> [Work to be completed]
Please output the lines shown below exactly as they appear.

> [Listed records]
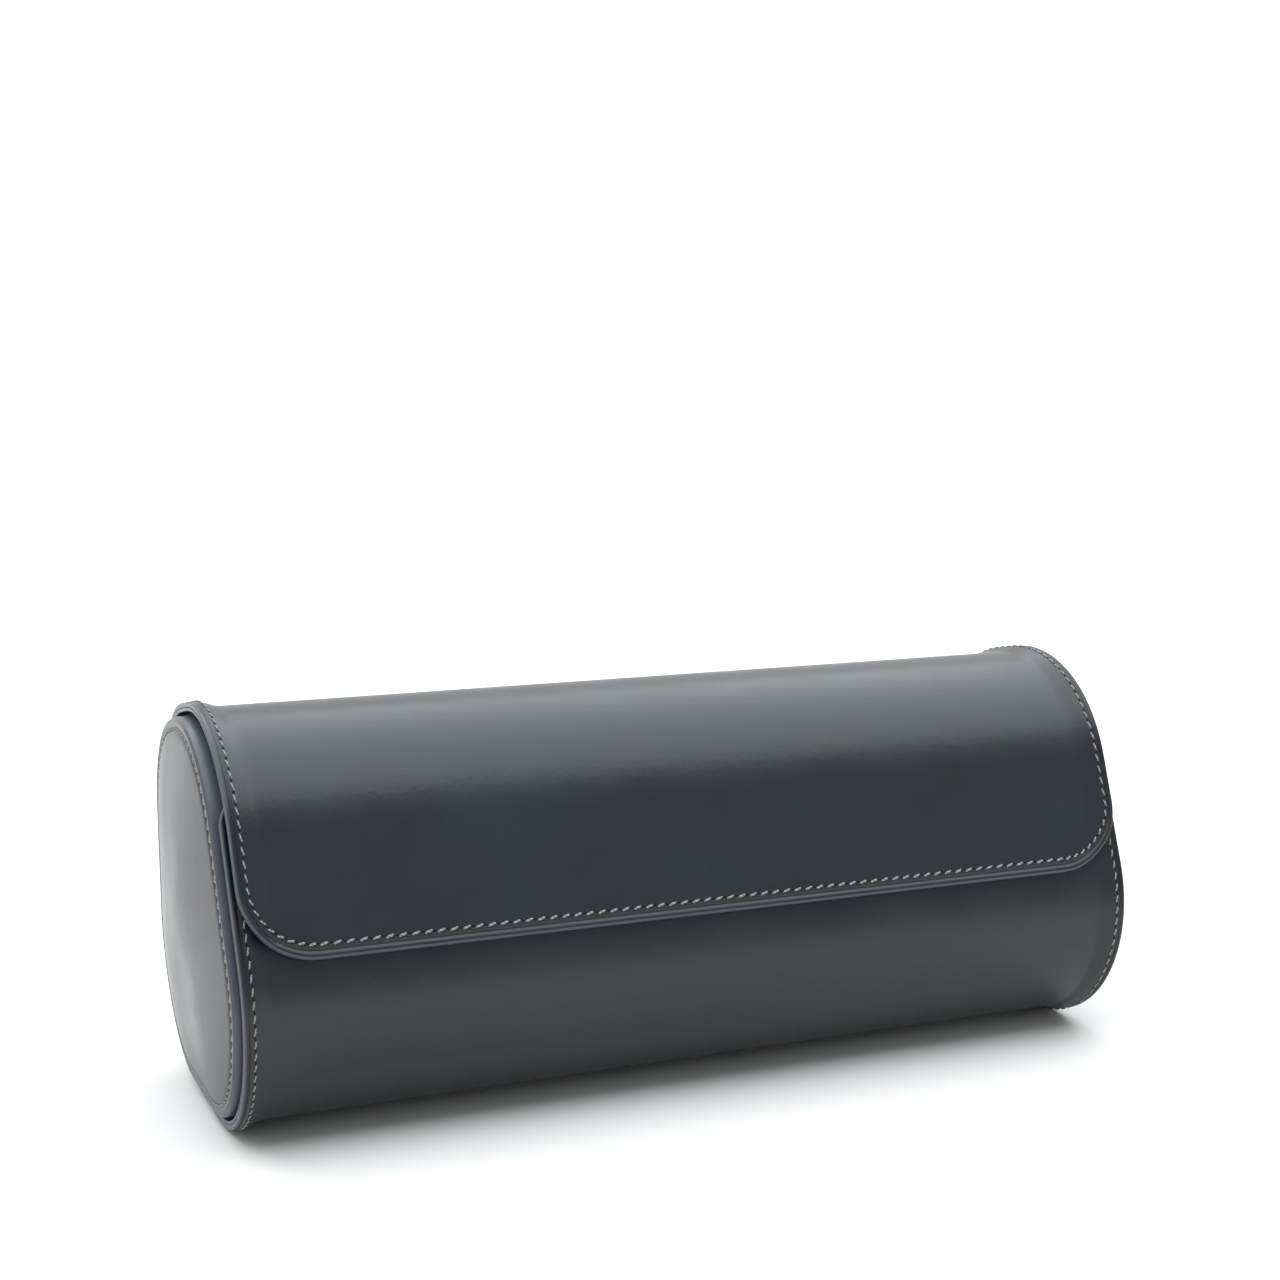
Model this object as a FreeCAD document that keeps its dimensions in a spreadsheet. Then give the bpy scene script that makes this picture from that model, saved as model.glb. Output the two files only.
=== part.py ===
"""Travel watch roll: a padded leather case with a fold-over flap and three watch cushions.

Frame: X runs along the roll, the flap closes over the front (-Y), +Z is up, and the origin is the
middle of the flat strip that the roll rests on.  Millimetres.

Every leather, lining and board layer follows one cross-section: a flat base, a back and a front wall
that lean inwards, and rounded shoulders.  A layer is the band between two insets of that section.
"""

import FreeCAD, Part
import math
import os

import Sketcher

Vector = FreeCAD.Vector

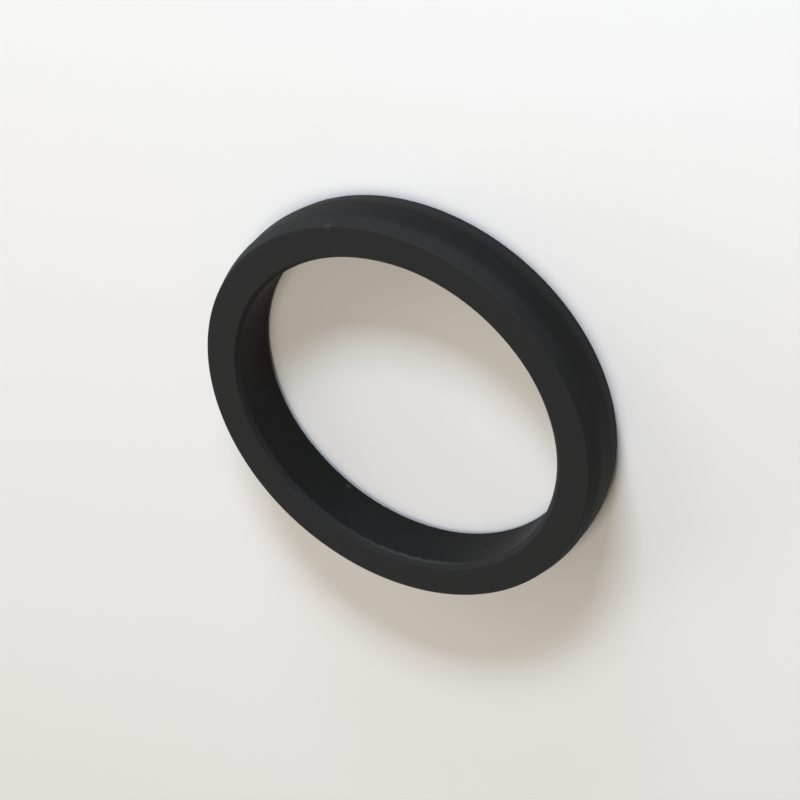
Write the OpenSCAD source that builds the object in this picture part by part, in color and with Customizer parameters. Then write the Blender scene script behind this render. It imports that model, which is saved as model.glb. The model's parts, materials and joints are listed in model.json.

> [Written response]
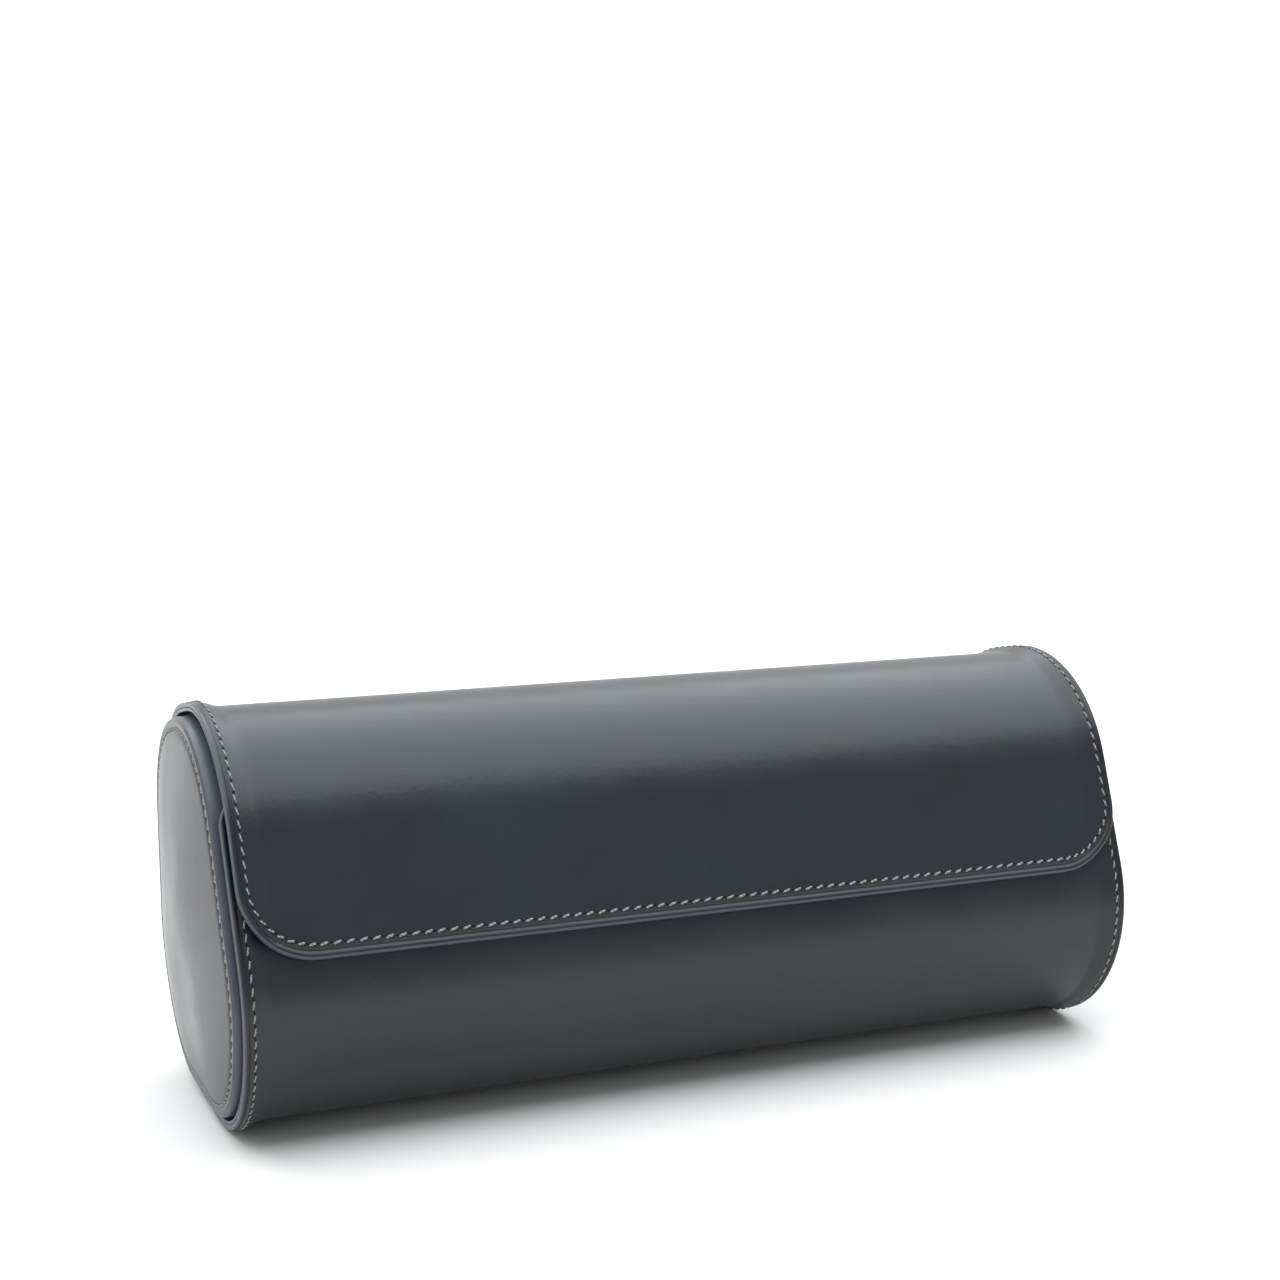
Model this object as a FreeCAD document that keeps its dimensions in a spreadsheet. Then give the bpy scene script that makes this picture from that model, saved as model.glb. Output the two files only.
=== part.py ===
"""Travel watch roll: a padded leather case with a fold-over flap and three watch cushions.

Frame: X runs along the roll, the flap closes over the front (-Y), +Z is up, and the origin is the
middle of the flat strip that the roll rests on.  Millimetres.

Every leather, lining and board layer follows one cross-section: a flat base, a back and a front wall
that lean inwards, and rounded shoulders.  A layer is the band between two insets of that section.
"""

import FreeCAD, Part
import math
import os

import Sketcher

Vector = FreeCAD.Vector

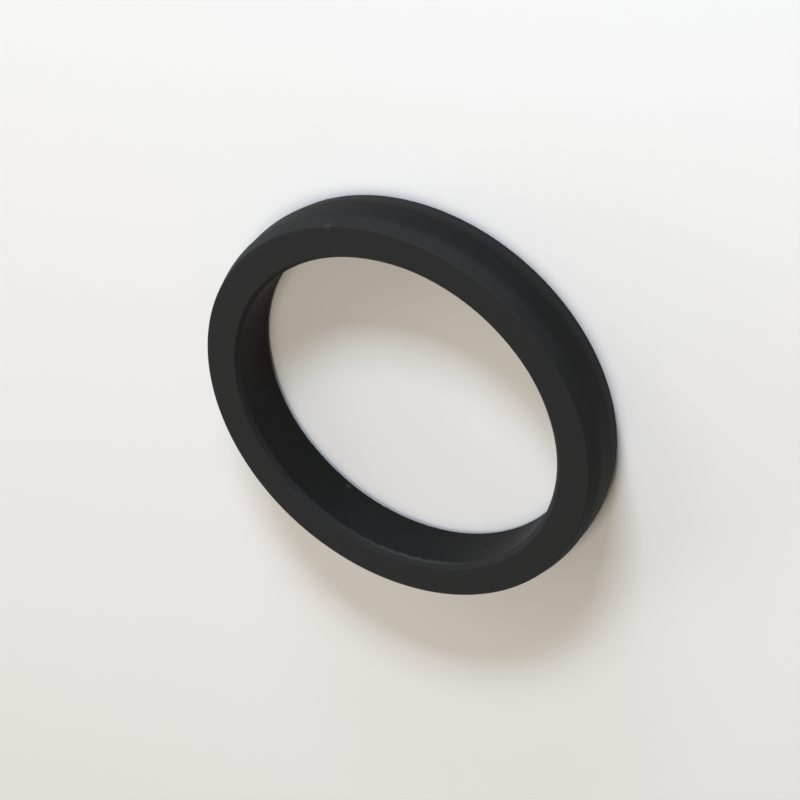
Write the OpenSCAD source that builds the object in this picture part by part, in color and with Customizer parameters. Then write the Blender scene script behind this render. It imports that model, which is saved as model.glb. The model's parts, materials and joints are listed in model.json.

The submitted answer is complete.